>> Begin Data provided

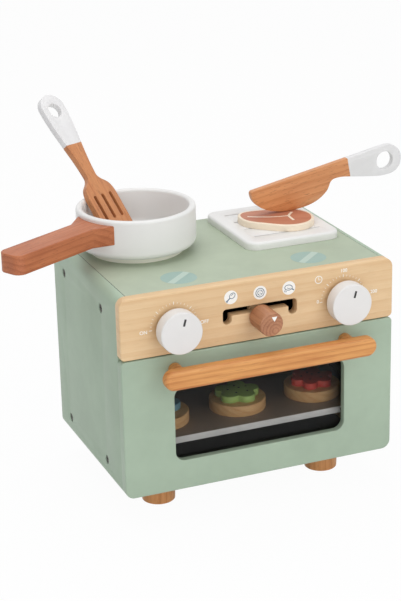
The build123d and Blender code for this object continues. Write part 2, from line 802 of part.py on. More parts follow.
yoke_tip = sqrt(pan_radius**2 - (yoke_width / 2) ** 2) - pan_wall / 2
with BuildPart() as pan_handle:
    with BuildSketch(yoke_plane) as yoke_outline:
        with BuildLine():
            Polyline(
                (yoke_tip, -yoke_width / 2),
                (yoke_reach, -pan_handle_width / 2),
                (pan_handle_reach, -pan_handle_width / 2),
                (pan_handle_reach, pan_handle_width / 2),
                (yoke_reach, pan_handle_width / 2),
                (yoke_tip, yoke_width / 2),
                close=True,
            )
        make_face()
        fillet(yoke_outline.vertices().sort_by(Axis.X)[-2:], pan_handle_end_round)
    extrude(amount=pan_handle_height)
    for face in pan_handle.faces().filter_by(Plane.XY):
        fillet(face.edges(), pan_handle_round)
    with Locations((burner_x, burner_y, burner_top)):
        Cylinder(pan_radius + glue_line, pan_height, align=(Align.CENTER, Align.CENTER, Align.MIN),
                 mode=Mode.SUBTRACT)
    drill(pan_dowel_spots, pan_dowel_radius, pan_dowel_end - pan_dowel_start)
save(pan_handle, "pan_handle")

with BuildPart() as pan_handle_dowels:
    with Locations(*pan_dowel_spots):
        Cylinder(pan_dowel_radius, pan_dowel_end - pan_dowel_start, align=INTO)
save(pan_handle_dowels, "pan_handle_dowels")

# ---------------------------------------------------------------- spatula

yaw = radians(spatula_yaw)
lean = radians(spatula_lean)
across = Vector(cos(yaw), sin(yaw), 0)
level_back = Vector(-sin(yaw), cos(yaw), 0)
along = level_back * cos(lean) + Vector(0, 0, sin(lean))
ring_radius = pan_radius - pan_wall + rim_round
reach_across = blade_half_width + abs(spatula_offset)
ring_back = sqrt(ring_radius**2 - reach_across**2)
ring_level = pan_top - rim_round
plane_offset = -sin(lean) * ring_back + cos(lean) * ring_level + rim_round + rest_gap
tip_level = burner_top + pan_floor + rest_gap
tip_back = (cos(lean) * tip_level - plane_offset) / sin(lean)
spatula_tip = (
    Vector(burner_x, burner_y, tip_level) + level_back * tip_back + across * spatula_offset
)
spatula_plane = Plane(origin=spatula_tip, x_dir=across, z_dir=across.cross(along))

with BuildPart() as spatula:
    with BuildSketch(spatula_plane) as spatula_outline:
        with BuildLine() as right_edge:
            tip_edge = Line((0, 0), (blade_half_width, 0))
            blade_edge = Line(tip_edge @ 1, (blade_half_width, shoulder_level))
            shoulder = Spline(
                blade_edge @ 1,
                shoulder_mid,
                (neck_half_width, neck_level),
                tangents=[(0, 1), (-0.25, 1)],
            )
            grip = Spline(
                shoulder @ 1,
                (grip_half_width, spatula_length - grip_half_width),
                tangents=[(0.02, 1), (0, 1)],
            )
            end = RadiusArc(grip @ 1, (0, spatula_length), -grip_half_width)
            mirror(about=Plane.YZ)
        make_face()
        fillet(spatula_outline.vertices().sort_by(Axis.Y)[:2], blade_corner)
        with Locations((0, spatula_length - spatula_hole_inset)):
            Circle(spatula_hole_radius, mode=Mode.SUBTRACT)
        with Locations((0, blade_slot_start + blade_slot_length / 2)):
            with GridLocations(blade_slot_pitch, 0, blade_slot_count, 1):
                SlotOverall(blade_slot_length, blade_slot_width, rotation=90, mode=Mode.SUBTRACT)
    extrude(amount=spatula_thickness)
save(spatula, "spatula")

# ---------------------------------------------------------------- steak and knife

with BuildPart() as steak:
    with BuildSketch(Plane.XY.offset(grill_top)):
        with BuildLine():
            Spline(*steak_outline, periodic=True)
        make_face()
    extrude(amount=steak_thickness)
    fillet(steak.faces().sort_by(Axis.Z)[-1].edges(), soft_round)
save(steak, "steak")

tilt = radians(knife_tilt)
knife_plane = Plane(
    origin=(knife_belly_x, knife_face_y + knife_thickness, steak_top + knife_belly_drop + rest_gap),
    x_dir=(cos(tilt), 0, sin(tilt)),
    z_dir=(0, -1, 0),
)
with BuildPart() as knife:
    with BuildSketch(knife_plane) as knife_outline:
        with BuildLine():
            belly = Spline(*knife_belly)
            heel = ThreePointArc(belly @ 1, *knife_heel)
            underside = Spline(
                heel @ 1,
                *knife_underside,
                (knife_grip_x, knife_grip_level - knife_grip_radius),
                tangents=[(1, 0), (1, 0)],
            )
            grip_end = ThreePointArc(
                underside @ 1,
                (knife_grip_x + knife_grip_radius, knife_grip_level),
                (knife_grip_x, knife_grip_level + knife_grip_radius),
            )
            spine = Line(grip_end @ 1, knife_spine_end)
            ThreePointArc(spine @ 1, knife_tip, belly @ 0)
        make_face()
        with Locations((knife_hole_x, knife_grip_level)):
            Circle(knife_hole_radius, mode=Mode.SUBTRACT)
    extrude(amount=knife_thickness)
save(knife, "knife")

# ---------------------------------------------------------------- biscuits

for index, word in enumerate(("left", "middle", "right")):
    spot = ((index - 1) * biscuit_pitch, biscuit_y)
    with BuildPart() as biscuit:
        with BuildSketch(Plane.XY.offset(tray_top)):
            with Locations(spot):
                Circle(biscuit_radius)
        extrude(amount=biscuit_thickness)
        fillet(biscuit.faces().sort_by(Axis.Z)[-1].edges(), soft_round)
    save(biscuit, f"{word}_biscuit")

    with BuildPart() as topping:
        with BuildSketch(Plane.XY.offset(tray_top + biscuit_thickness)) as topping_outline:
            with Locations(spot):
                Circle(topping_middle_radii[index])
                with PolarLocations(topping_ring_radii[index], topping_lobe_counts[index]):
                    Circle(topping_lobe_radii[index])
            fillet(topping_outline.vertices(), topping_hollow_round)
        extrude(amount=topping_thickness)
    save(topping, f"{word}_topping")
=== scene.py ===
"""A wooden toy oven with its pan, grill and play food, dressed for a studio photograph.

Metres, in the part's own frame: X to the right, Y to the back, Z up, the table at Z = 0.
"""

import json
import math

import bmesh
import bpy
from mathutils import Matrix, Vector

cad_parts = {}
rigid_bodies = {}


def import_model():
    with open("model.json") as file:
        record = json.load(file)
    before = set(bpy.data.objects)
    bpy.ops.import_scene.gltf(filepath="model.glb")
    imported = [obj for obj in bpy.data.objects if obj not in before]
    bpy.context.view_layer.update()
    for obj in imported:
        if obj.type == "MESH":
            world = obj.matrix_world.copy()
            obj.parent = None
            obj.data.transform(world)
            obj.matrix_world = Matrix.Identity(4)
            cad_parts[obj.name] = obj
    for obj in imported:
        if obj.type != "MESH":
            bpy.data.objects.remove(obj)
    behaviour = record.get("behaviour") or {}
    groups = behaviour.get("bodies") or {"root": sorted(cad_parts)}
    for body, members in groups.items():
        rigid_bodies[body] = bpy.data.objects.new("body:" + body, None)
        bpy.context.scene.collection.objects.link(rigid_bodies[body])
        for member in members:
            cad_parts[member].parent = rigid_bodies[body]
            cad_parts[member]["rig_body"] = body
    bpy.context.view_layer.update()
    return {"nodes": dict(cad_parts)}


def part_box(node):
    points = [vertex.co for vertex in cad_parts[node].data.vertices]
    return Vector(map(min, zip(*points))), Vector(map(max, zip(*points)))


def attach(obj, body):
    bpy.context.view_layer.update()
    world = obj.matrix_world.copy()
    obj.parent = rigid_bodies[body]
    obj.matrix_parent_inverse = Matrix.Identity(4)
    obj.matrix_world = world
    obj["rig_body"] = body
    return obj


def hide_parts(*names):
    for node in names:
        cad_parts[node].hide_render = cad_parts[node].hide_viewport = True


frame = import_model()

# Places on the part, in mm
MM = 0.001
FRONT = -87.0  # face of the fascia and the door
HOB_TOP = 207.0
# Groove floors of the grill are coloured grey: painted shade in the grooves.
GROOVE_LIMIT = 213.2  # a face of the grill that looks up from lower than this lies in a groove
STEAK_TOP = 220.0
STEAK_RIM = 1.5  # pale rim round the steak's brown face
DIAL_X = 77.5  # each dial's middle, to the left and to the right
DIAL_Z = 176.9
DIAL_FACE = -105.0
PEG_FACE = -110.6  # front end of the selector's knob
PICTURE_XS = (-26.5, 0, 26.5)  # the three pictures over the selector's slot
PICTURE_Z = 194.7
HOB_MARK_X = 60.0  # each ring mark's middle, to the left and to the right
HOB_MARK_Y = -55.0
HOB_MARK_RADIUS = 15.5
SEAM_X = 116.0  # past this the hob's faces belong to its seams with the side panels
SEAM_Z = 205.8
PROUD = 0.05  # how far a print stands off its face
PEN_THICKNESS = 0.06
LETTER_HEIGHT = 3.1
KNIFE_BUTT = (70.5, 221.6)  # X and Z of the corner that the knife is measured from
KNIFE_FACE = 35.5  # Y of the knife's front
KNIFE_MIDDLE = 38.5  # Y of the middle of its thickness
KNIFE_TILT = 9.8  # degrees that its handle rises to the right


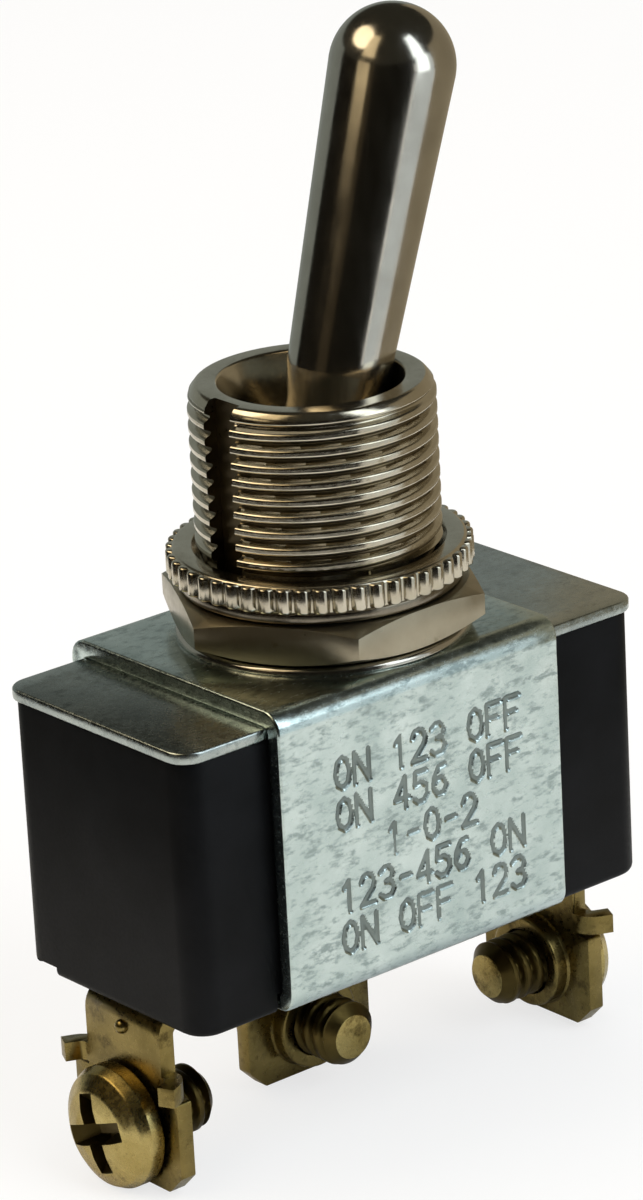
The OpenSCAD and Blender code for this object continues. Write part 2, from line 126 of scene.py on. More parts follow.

>> End Data provided

§ Aim
What do the lines above say from the one containing "for index, word" down to the one containing "for body, members"? Return them exactly, both end lines included, and only them.

§ Response below
for index, word in enumerate(("left", "middle", "right")):
    spot = ((index - 1) * biscuit_pitch, biscuit_y)
    with BuildPart() as biscuit:
        with BuildSketch(Plane.XY.offset(tray_top)):
            with Locations(spot):
                Circle(biscuit_radius)
        extrude(amount=biscuit_thickness)
        fillet(biscuit.faces().sort_by(Axis.Z)[-1].edges(), soft_round)
    save(biscuit, f"{word}_biscuit")

    with BuildPart() as topping:
        with BuildSketch(Plane.XY.offset(tray_top + biscuit_thickness)) as topping_outline:
            with Locations(spot):
                Circle(topping_middle_radii[index])
                with PolarLocations(topping_ring_radii[index], topping_lobe_counts[index]):
                    Circle(topping_lobe_radii[index])
            fillet(topping_outline.vertices(), topping_hollow_round)
        extrude(amount=topping_thickness)
    save(topping, f"{word}_topping")
=== scene.py ===
"""A wooden toy oven with its pan, grill and play food, dressed for a studio photograph.

Metres, in the part's own frame: X to the right, Y to the back, Z up, the table at Z = 0.
"""

import json
import math

import bmesh
import bpy
from mathutils import Matrix, Vector

cad_parts = {}
rigid_bodies = {}


def import_model():
    with open("model.json") as file:
        record = json.load(file)
    before = set(bpy.data.objects)
    bpy.ops.import_scene.gltf(filepath="model.glb")
    imported = [obj for obj in bpy.data.objects if obj not in before]
    bpy.context.view_layer.update()
    for obj in imported:
        if obj.type == "MESH":
            world = obj.matrix_world.copy()
            obj.parent = None
            obj.data.transform(world)
            obj.matrix_world = Matrix.Identity(4)
            cad_parts[obj.name] = obj
    for obj in imported:
        if obj.type != "MESH":
            bpy.data.objects.remove(obj)
    behaviour = record.get("behaviour") or {}
    groups = behaviour.get("bodies") or {"root": sorted(cad_parts)}
    for body, members in groups.items():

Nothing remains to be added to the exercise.